Sports, Fine and Gross Motor Skills are special types of memories that we acquire through practice and repetition. By repeating a physical task, we get better and better at it and over time, will be able to perform it perfectly without conscious thought.
We acquire Motor skills throughout our lives, from learning to crawl and pull ourselves upright, to new sporting and recreational skills as we grow, through to learning new life and hobby skills in our retirement.
Proprioception (our sense of position) when combined with Kinesthesia (our sense of movement) provides us with the ability to sense the position, location and movement of our limbs, body and head, as we move. Vestibular senses include balance, acceleration and gravity, all combine to allow us to allow us to move smoothly.
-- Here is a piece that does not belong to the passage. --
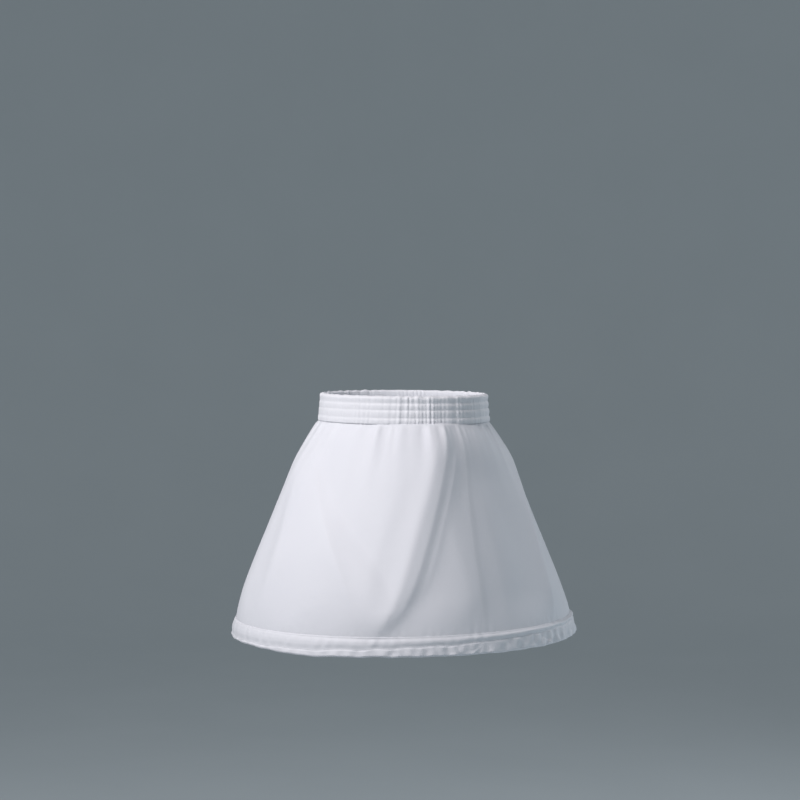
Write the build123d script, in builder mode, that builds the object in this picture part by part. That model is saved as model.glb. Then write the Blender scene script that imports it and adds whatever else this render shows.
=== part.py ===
from build123d import *

# Short hoop petticoat: a gathered bell skirt of three gores, hung from a stitched elastic
# waistband and held out at the hem by one springy hoop in a fabric casing.
#
# Millimetres. +Z is up, -Y is the wearer's front and +X the wearer's left. The origin is the
# centre of the waist opening, half way up the waistband.

import os
from math import cos, degrees, radians, sin, tan

# Whole garment
length = 350  # top of the waistband to the lowest edge of the hem
hem_diameter = 500  # across the lowest edge

# Waistband, measured outside
waist_width = 252  # left to right at the top edge
waist_depth = 210  # front to back at the top edge
band_height = 40
band_flare = 4  # how much further out the lower edge stands than the top one
band_edge_radius = 1.5  # of the cloth folded over the top edge

# Bell: how far it stands out from a straight cone, and how soon it swells below the waist
bell_bulge = 9
bell_shoulder = 10
bell_stations = (0, 0.05, 0.13, 0.26, 0.45, 0.65, 0.83, 1)  # shares of the way down

# Cloth
cloth = 0.8  # one layer with its folds and gathers
seam_allowance = 8  # turned in at the waist seam and at the hem seam
clearance = 0.3  # between a soft layer and what it encloses
elastic_thickness = 1.6

# Hem casing, measured along its slope
hem_band = 33
hem_slope = 12  # degrees from upright
hem_ease = 5  # between the turned-in seam and the hoop's pocket
pocket_corner = 1.2

# Hoop: one flat strip bent into a ring, its ends butted inside a joining sleeve
hoop_width = 6
hoop_thickness = 2
hoop_edge_radius = 0.8
hoop_gap = 1  # between the butted ends
joiner_length = 40
joiner_wall = 0.6
joiner_clearance = 0.2

# Seams between the gores, degrees round from +X: centre back, then one on each side of front
back_seam = 90
left_seam = -30
right_seam = 210

# Waistband: layers from the outside in, and heights
band_top_z = band_height / 2
waist_seam_z = -band_height / 2
band_thickness = 2 * cloth + elastic_thickness + 2 * clearance
tuck_slot = cloth + 2 * clearance
tuck_inset = (band_thickness - cloth) / 2
slot_inset = (band_thickness - tuck_slot) / 2
pocket_low_z = waist_seam_z + seam_allowance
pocket_top_z = band_top_z - cloth - band_edge_radius

# Hem: the hoop and its sleeve, the pocket round them, and the casing round that
joiner_thickness = hoop_thickness + 2 * (joiner_clearance + joiner_wall)
joiner_width = hoop_width + 2 * (joiner_clearance + joiner_wall)
pocket_thickness = joiner_thickness + 2 * clearance
pocket_height = joiner_width + 2 * clearance
hoop_drop = seam_allowance + hem_ease + pocket_height / 2
slope = radians(hem_slope)
hem_z = band_top_z - length
hem_radius = hem_diameter / 2
hem_top_z = hem_z + hem_band * cos(slope)
hem_top_radius = hem_radius - hem_band * sin(slope)
hoop_radius = hem_top_radius + hoop_drop * sin(slope)


def band_axes(z):
    """Outside half width and half depth of the waistband at height z."""
    spread = band_flare * (band_top_z - z) / band_height
    return waist_width / 2 + spread, waist_depth / 2 + spread


def bell_axes(share):
    """Outside half width and half depth of the bell, a share of the way down to the casing.

    The swell dies out at the rate that lets the bell meet the casing at the casing's slope.
    """
    drop = waist_seam_z - hem_top_z
    end = hem_top_radius + cloth / 2
    axes = []
    for band_axis in band_axes(waist_seam_z):
        start = band_axis - tuck_inset
        tail = (end - start - drop * tan(slope)) / bell_bulge
        swell = bell_bulge * (1 - (1 - share) ** bell_shoulder) * (1 - share**tail)
        axes.append(start + (end - start) * share + swell)
    return axes


def oval_ring(low, high, outer_inset, inner_inset):
    """A length of the waistband's oval, between two depths below its outside."""
    with BuildPart() as ring:
        for inset, mode in ((outer_inset, Mode.ADD), (inner_inset, Mode.SUBTRACT)):
            for z in (low, high):
                half_width, half_depth = band_axes(z)
                with BuildSketch(Plane.XY.offset(z)):
                    Ellipse(half_width - inset, half_depth - inset)
            loft(ruled=True, mode=mode)
    return ring.part


def across_casing(turn):
    """A drawing plane across the casing's top edge, turned round from +X by degrees.

    Its x runs outward through the cloth and its y up the slope.
    """
    return Plane(
        origin=Vector(hem_top_radius, 0, hem_top_z).rotate(Axis.Z, turn),
        x_dir=Vector(cos(slope), 0, sin(slope)).rotate(Axis.Z, turn),
        z_dir=Vector(0, -1, 0).rotate(Axis.Z, turn),
    )


# ---------------------------------------------------------------- waistband_casing
# One strip of cloth folded over the elastic, open below for the gores' top edge
with BuildPart() as waistband_casing:
    add(oval_ring(waist_seam_z, band_top_z, 0, band_thickness))
    fillet(waistband_casing.edges().group_by(Axis.Z)[-1], band_edge_radius)
    add(
        oval_ring(pocket_low_z, pocket_top_z, cloth, band_thickness - cloth),
        mode=Mode.SUBTRACT,
    )
    add(
        oval_ring(waist_seam_z, pocket_low_z, slot_inset, band_thickness - slot_inset),
        mode=Mode.SUBTRACT,
    )
waistband_casing.part.label = "waistband_casing"

# ---------------------------------------------------------------- waist_elastic
elastic_inset = cloth + clearance
with BuildPart() as waist_elastic:
    add(
        oval_ring(
            pocket_low_z + clearance,
            pocket_top_z - clearance,
            elastic_inset,
            elastic_inset + elastic_thickness,
        )
    )
waist_elastic.part.label = "waist_elastic"

# ---------------------------------------------------------------- gores
# The bell, whose last station lies inside the hem casing, and its edge inside the waistband
hem_tuck = seam_allowance - clearance
with BuildPart() as bell:
    for inset, mode in ((0, Mode.ADD), (cloth, Mode.SUBTRACT)):
        for share in bell_stations:
            half_width, half_depth = bell_axes(share)
            z = waist_seam_z + (hem_top_z - waist_seam_z) * share
            with BuildSketch(Plane.XY.offset(z)):
                Ellipse(half_width - inset, half_depth - inset)
        with BuildSketch(Plane.XY.offset(hem_top_z - hem_tuck * cos(slope))):
            Circle(hem_top_radius + cloth / 2 + hem_tuck * sin(slope) - inset)
        loft(mode=mode)
    add(
        oval_ring(
            waist_seam_z,
            waist_seam_z + seam_allowance - clearance,
            tuck_inset,
            tuck_inset + cloth,
        )
    )


def gore(first_seam, last_seam):
    """The stretch of the bell between two seams."""
    turns = [radians(first_seam + (last_seam - first_seam) * step / 2) for step in range(3)]
    with BuildPart() as piece:
        add(bell.part)
        with BuildSketch(Plane.XY.offset(hem_z)):
            with BuildLine():
                Polyline(
                    (0, 0),
                    *[(hem_diameter * cos(turn), hem_diameter * sin(turn)) for turn in turns],
                    close=True,
                )
            make_face()
        extrude(amount=length, mode=Mode.INTERSECT)
    return piece.part


with BuildPart() as front_gore:
    add(gore(right_seam - 360, left_seam))
front_gore.part.label = "front_gore"

with BuildPart() as left_back_gore:
    add(gore(left_seam, back_seam))
left_back_gore.part.label = "left_back_gore"

with BuildPart() as right_back_gore:
    add(gore(back_seam, right_seam))
right_back_gore.part.label = "right_back_gore"

# ---------------------------------------------------------------- hem_casing
# One strip of cloth folded up round the hoop: two legs hold the gores' lower edge, the
# pocket holds the hoop, and both layers lie flat together down to the bottom fold
with BuildPart() as hem_casing:
    with BuildSketch(across_casing(0)) as casing_section:
        with Locations((0, -(hoop_drop + hem_band) / 2)):
            Rectangle(2 * cloth, hem_band - hoop_drop)
        bottom = casing_section.vertices().sort_by(Axis.Y)[:2]
        fillet(bottom, cloth * 0.9)
        with Locations((0, -hoop_drop / 2)):
            Rectangle(tuck_slot + 2 * cloth, hoop_drop)
        with Locations((0, -hoop_drop)):
            RectangleRounded(
                pocket_thickness + 2 * cloth,
                pocket_height + 2 * cloth,
                pocket_corner + cloth,
            )
            RectangleRounded(
                pocket_thickness, pocket_height, pocket_corner, mode=Mode.SUBTRACT
            )
        with Locations((0, -hoop_drop / 2)):
            Rectangle(tuck_slot, hoop_drop, mode=Mode.SUBTRACT)
    revolve(axis=Axis.Z)
hem_casing.part.label = "hem_casing"

# ---------------------------------------------------------------- hem_hoop
gap_turn = degrees(hoop_gap / hoop_radius)
with BuildPart() as hem_hoop:
    with BuildSketch(across_casing(back_seam + gap_turn / 2)):
        with Locations((0, -hoop_drop)):
            RectangleRounded(hoop_thickness, hoop_width, hoop_edge_radius)
    revolve(axis=Axis.Z, revolution_arc=360 - gap_turn)
hem_hoop.part.label = "hem_hoop"

# ---------------------------------------------------------------- hoop_joiner
joiner_turn = degrees(joiner_length / hoop_radius)
joiner_bore_radius = hoop_edge_radius + joiner_clearance
with BuildPart() as hoop_joiner:
    with BuildSketch(across_casing(back_seam - joiner_turn / 2)):
        with Locations((0, -hoop_drop)):
            RectangleRounded(
                joiner_thickness, joiner_width, joiner_bore_radius + joiner_wall
            )
            RectangleRounded(
                hoop_thickness + 2 * joiner_clearance,
                hoop_width + 2 * joiner_clearance,
                joiner_bore_radius,
                mode=Mode.SUBTRACT,
            )
    revolve(axis=Axis.Z, revolution_arc=joiner_turn)
hoop_joiner.part.label = "hoop_joiner"

# ---------------------------------------------------------------- files
os.makedirs("parts", exist_ok=True)
export_step(waistband_casing.part, "parts/waistband_casing.step")
export_step(waist_elastic.part, "parts/waist_elastic.step")
export_step(front_gore.part, "parts/front_gore.step")
export_step(left_back_gore.part, "parts/left_back_gore.step")
export_step(right_back_gore.part, "parts/right_back_gore.step")
export_step(hem_casing.part, "parts/hem_casing.step")
export_step(hem_hoop.part, "parts/hem_hoop.step")
export_step(hoop_joiner.part, "parts/hoop_joiner.step")
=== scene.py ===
# %% [markdown]
# # A short hoop petticoat
#
# The petticoat is a bell of smooth white polyester. Three gores hang from a wide elastic
# waistband that is stitched through in rows, and one springy hoop in a cloth casing holds the
# hem out. This notebook dresses the plain construction model: every cloth piece is rebuilt as
# a sheet with its own gathers, folds, creases and stitches, in the place that its plain solid
# holds.
#
# The frame is loaded first. It gives each plain solid's box, and all the sizes below come from
# those boxes or from the garment's own few widths.

# %% Load the frame
import math
from collections import namedtuple

import bpy
import numpy as np
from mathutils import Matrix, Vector


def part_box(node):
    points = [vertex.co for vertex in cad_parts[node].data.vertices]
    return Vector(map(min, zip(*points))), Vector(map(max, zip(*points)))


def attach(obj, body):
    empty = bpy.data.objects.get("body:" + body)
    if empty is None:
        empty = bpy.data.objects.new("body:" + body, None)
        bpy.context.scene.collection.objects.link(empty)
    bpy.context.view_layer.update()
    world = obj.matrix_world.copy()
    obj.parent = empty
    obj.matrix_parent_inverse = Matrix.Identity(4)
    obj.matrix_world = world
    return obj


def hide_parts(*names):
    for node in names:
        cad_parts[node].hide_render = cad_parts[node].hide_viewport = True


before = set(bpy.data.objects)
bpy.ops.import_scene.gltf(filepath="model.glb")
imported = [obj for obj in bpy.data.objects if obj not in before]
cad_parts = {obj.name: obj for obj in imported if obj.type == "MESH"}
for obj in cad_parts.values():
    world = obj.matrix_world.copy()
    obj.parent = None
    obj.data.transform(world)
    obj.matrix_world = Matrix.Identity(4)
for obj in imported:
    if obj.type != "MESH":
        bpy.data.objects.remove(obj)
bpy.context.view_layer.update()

# %% [markdown]
# ## Sizes
#
# A garment is drawn from a few widths. The waistband's oval and the hem's circle come from the
# boxes of their solids. The bell between them swells out quickly below the waist and comes
# down to the hem at the casing's own slope, which is how cloth hangs over a hoop.

# %% Sizes of the garment, in metres
MM = 0.001

band_low, band_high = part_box("waistband_casing")
hem_low, hem_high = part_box("hem_casing")
band_top = band_high[2]
waist_seam = band_low[2]
band_height = band_top - waist_seam
band_half_width = band_high[0]
band_half_depth = band_high[1]
band_flare = 4 * MM
band_thickness = 3.8 * MM

cloth = 0.8 * MM
seam_allowance = 8 * MM
hem_slope = math.radians(12)
hem_band = 33 * MM
edge_reach = 0.65 * MM  # of the rounded bottom edge, out past the casing's middle
hem_radius = hem_high[0] - edge_reach
hem_bottom = hem_low[2]
hem_top = hem_bottom + hem_band * math.cos(hem_slope)
hem_top_radius = hem_radius - hem_band * math.sin(hem_slope)

# How far the bell stands out from a straight cone, and how soon it swells below the waist
bell_bulge = 7.5 * MM
bell_shoulder = 10
bell_drop = waist_seam - hem_top
tuck_depth = (band_thickness - cloth) / 2

# Thickness of each modelled sheet of cloth
gore_wall = 0.6 * MM
band_wall = 0.6 * MM
hem_wall = 0.4 * MM
allowance_wall = 0.5 * MM
print(f"waist to hem seam {bell_drop:.4f}, hem radius {hem_radius:.4f}")

# %% [markdown]
# Places round the garment are said in two ways. A turn is the angle about the upright axis,
# counted from the wearer's left. A bearing is the same angle counted from the side that faces
# the camera, growing to the right, in degrees: folds are easiest to place by it.

# %% Turns and bearings
camera_azimuth = 32
facing_turn = camera_azimuth - 90


def wrapped(degrees):
    """The same angle, from -180 to 180 degrees."""
    return (degrees + 180) % 360 - 180


def bearing(turn):
    """Degrees to the right of the side that faces the camera, from -180 to 180."""
    return wrapped(np.degrees(turn) - facing_turn)


def turn_at(degrees_right):
    """The turn, in radians, of a bearing."""
    return np.radians(degrees_right + facing_turn)


# %% [markdown]
# Cloth is soft, so its relief is put together from a few soft shapes: a step, a hump, a ridge
# with its own slope on each side, and uneven waves. They are plain functions of a distance, as
# a displacement would be, but every fold stays a named thing in its own place.

# %% Soft shapes
weakest_wave = 0.3


def smooth(value, low, high):
    """A step from 0 to 1 with soft ends."""
    share = np.clip((value - low) / (high - low), 0, 1)
    return share * share * (3 - 2 * share)


def hump(distance, half):
    """A soft hump of height 1, which is down to about a third at half."""
    return np.exp(-((distance / half) ** 2))


def ridge(distance, crest, left, right):
    """A ridge of height 1 with a rounded crest, which falls at its own rate on each side."""
    width = np.where(distance < 0, left, right)
    return np.exp(-(np.sqrt(distance**2 + crest**2) - crest) / width)


def ripple(turn, fewest, most, seed, lean=0.0):
    """Uneven waves round the garment, from fewest to most of them, about 1 high.

    lean slides each wave sideways by its own amount, so that rows at other heights differ.
    """
    rng = np.random.default_rng(seed)
    counts = np.arange(fewest, most + 1)
    heights = rng.uniform(weakest_wave, 1, counts.size)
    starts = rng.uniform(0, 2 * np.pi, counts.size)
    leans = rng.normal(0, 1, counts.size)
    total = np.zeros(np.broadcast(turn, lean).shape)
    for count, height, start, slide in zip(counts, heights, starts, leans):
        total = total + height * np.cos(count * turn + start + slide * lean)
    return total / math.sqrt((heights**2).sum() / 2)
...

Our Visual sense provides us with information about our relation to the horizon and the perceived movement of our immediate vicinity.
Special sensors in our joints, tendons, muscles and skin feed information on tension, angle and speed of our limbs, via our Central Nervous System where they are processed by our Primary Motor Cortex into coordinates and sequences of movements that create a Movement Memory Map or Motor Map for a specific activity or skill.
With sufficient repetitions, we refine and adjust our Movement Memory Maps until they become a Motor Skill so well defined and rehearsed, that we can undertake that task without conscious thought.
Rehabilitation of Fine Motor Skills?
Rehabilitation Brain Trainers can help restore and rehabilitate fine motor skills, which have been developed and refined over decades and utilized for hundreds of everyday tasks. These skills can be lost instantly in the event of a stroke or traumatic brain injury, or gradually decline in neurodegenerative diseases like Parkinson’s or Alzheimer’s, or due to changes in joint biomechanics from joint replacement or osteoarthritis.
The good news is that the neurological framework of these fine motor skills remains intact and can be restored.
What are Developmental Motor Skills?
Developmental Motor Skills are critical to a child’s development, as they play an important role in building the circuits in the Brain that allow the early development of Executive Functions. Developmental Motor Skills are believed to “teach the Brain how to learn” For every month that a child is ahead of average in the acquisition of fine motor skills results in an additional 5 Intelligent Quotient (IQ) points by the time they turn 5.